Set exercise: Here are some records. Copy each one exactly.

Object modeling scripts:
##########

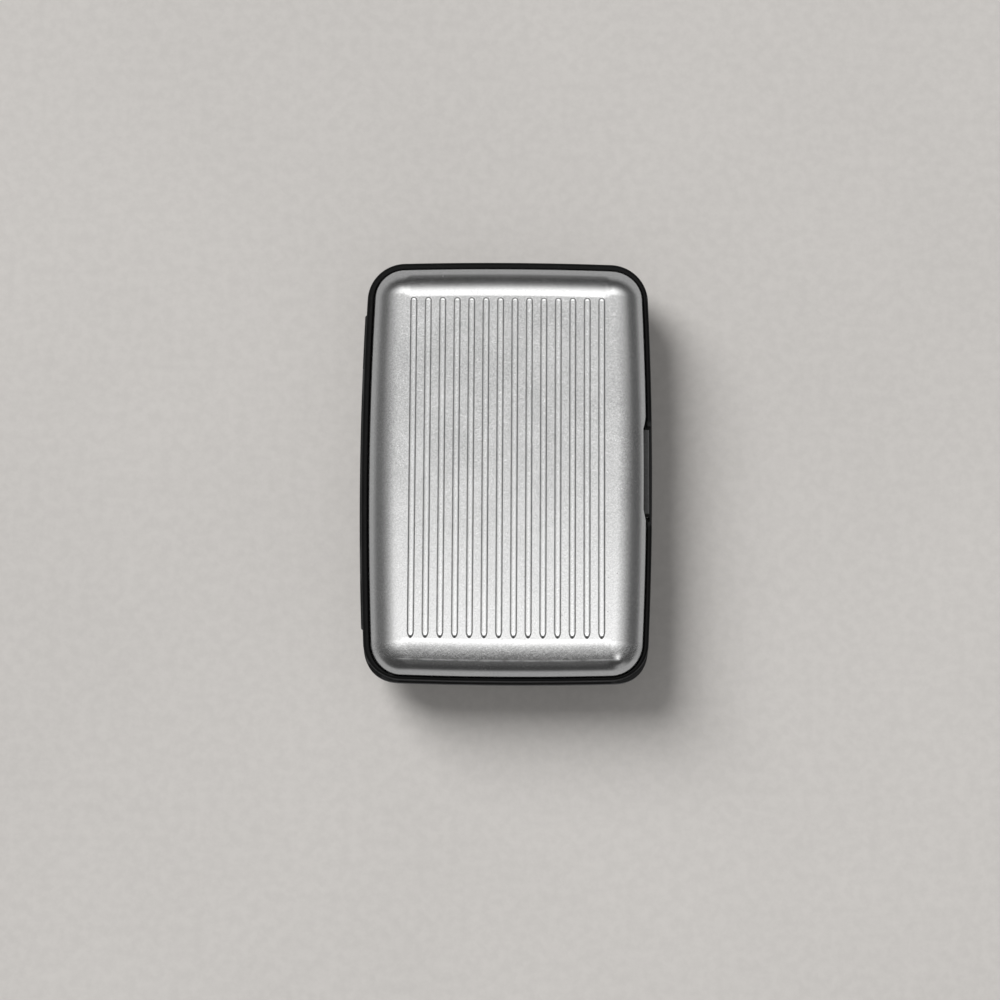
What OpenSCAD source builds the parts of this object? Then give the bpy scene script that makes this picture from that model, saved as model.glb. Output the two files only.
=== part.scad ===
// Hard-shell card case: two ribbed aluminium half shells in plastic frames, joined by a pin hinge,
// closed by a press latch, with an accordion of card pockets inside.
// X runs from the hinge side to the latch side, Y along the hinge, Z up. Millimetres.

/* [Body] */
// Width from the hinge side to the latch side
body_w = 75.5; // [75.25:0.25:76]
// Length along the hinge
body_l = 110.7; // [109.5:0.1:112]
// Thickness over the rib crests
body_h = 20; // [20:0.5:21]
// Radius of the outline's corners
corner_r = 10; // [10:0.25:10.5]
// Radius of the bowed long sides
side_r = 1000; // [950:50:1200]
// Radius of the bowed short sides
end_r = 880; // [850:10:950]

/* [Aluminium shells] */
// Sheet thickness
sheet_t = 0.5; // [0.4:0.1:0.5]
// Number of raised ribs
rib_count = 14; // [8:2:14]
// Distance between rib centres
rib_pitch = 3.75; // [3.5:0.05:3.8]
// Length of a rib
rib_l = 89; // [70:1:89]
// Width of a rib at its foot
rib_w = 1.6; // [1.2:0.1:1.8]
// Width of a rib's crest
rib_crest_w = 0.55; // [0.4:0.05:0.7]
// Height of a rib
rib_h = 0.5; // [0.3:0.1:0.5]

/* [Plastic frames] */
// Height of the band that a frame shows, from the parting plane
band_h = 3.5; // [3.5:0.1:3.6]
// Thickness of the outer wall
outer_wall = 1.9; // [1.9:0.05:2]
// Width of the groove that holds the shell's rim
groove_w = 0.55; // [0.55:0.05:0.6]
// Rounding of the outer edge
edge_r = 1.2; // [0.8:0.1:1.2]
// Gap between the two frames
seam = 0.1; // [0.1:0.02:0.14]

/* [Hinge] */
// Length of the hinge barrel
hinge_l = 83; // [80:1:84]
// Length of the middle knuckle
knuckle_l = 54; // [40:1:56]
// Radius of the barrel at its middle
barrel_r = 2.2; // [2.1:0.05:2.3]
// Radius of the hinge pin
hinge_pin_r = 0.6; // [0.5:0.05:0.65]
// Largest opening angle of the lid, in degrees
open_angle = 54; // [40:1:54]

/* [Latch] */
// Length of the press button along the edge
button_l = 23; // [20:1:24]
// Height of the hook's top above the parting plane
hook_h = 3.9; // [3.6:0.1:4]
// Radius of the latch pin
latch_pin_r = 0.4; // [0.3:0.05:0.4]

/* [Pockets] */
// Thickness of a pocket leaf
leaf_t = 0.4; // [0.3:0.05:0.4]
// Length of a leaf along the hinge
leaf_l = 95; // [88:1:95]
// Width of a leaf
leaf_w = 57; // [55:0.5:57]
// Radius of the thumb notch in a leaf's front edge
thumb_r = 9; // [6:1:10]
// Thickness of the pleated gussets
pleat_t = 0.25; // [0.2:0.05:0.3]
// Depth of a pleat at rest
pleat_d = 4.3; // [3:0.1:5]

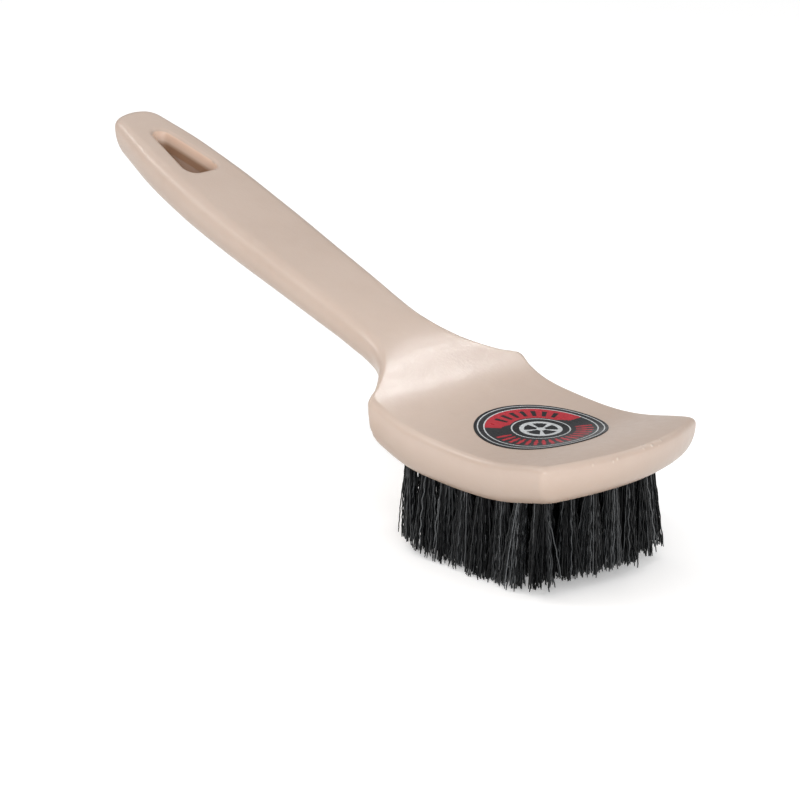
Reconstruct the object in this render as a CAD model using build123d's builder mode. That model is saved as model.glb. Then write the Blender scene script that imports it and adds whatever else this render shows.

##########

Complete output:
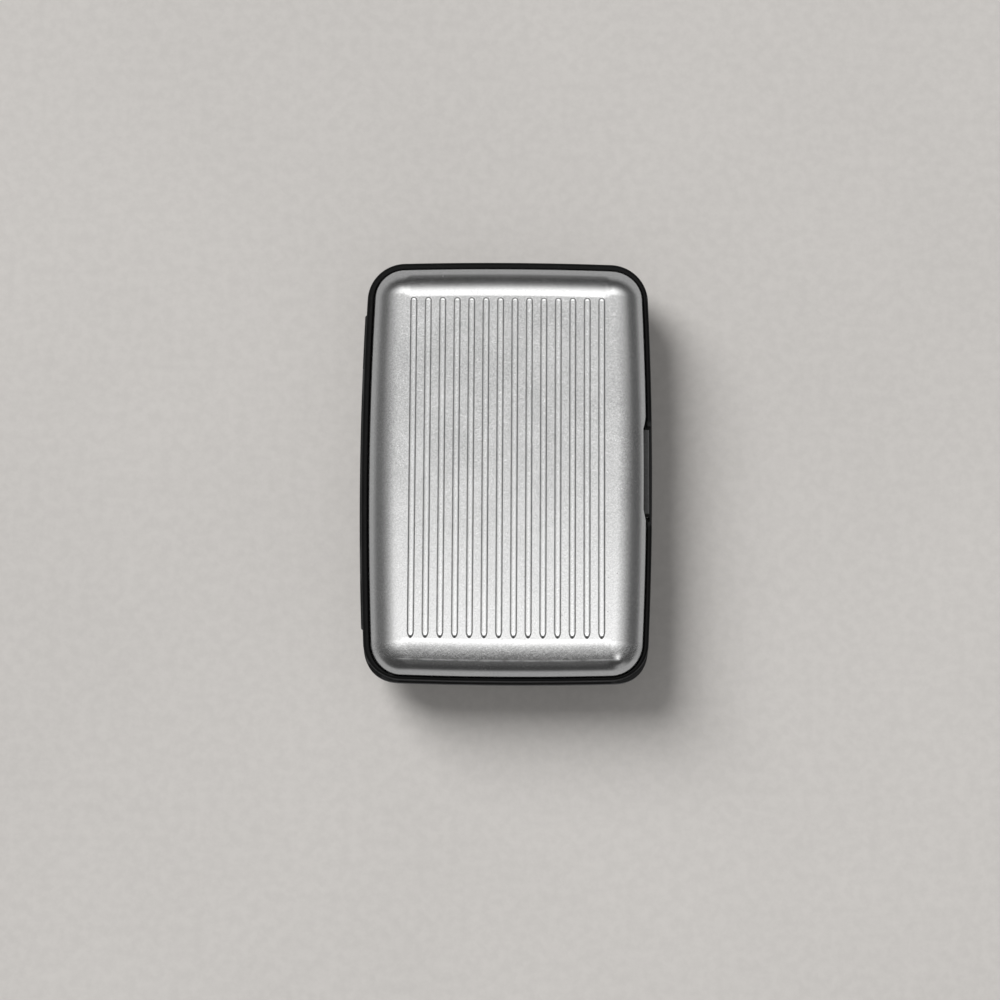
What OpenSCAD source builds the parts of this object? Then give the bpy scene script that makes this picture from that model, saved as model.glb. Output the two files only.
=== part.scad ===
// Hard-shell card case: two ribbed aluminium half shells in plastic frames, joined by a pin hinge,
// closed by a press latch, with an accordion of card pockets inside.
// X runs from the hinge side to the latch side, Y along the hinge, Z up. Millimetres.

/* [Body] */
// Width from the hinge side to the latch side
body_w = 75.5; // [75.25:0.25:76]
// Length along the hinge
body_l = 110.7; // [109.5:0.1:112]
// Thickness over the rib crests
body_h = 20; // [20:0.5:21]
// Radius of the outline's corners
corner_r = 10; // [10:0.25:10.5]
// Radius of the bowed long sides
side_r = 1000; // [950:50:1200]
// Radius of the bowed short sides
end_r = 880; // [850:10:950]

/* [Aluminium shells] */
// Sheet thickness
sheet_t = 0.5; // [0.4:0.1:0.5]
// Number of raised ribs
rib_count = 14; // [8:2:14]
// Distance between rib centres
rib_pitch = 3.75; // [3.5:0.05:3.8]
// Length of a rib
rib_l = 89; // [70:1:89]
// Width of a rib at its foot
rib_w = 1.6; // [1.2:0.1:1.8]
// Width of a rib's crest
rib_crest_w = 0.55; // [0.4:0.05:0.7]
// Height of a rib
rib_h = 0.5; // [0.3:0.1:0.5]

/* [Plastic frames] */
// Height of the band that a frame shows, from the parting plane
band_h = 3.5; // [3.5:0.1:3.6]
// Thickness of the outer wall
outer_wall = 1.9; // [1.9:0.05:2]
// Width of the groove that holds the shell's rim
groove_w = 0.55; // [0.55:0.05:0.6]
// Rounding of the outer edge
edge_r = 1.2; // [0.8:0.1:1.2]
// Gap between the two frames
seam = 0.1; // [0.1:0.02:0.14]

/* [Hinge] */
// Length of the hinge barrel
hinge_l = 83; // [80:1:84]
// Length of the middle knuckle
knuckle_l = 54; // [40:1:56]
// Radius of the barrel at its middle
barrel_r = 2.2; // [2.1:0.05:2.3]
// Radius of the hinge pin
hinge_pin_r = 0.6; // [0.5:0.05:0.65]
// Largest opening angle of the lid, in degrees
open_angle = 54; // [40:1:54]

/* [Latch] */
// Length of the press button along the edge
button_l = 23; // [20:1:24]
// Height of the hook's top above the parting plane
hook_h = 3.9; // [3.6:0.1:4]
// Radius of the latch pin
latch_pin_r = 0.4; // [0.3:0.05:0.4]

/* [Pockets] */
// Thickness of a pocket leaf
leaf_t = 0.4; // [0.3:0.05:0.4]
// Length of a leaf along the hinge
leaf_l = 95; // [88:1:95]
// Width of a leaf
leaf_w = 57; // [55:0.5:57]
// Radius of the thumb notch in a leaf's front edge
thumb_r = 9; // [6:1:10]
// Thickness of the pleated gussets
pleat_t = 0.25; // [0.2:0.05:0.3]
// Depth of a pleat at rest
pleat_d = 4.3; // [3:0.1:5]

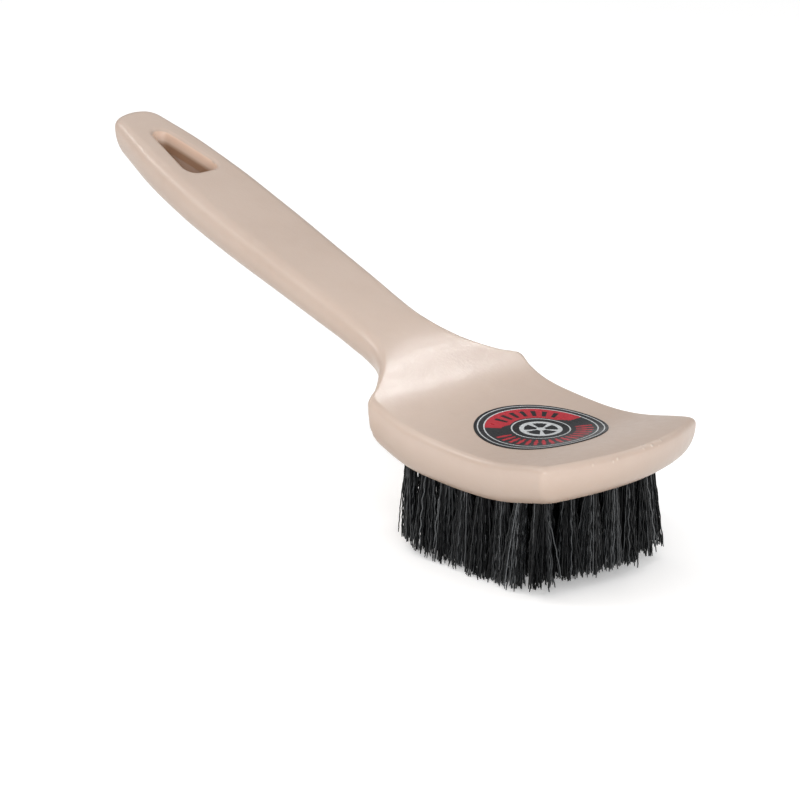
Reconstruct the object in this render as a CAD model using build123d's builder mode. That model is saved as model.glb. Then write the Blender scene script that imports it and adds whatever else this render shows.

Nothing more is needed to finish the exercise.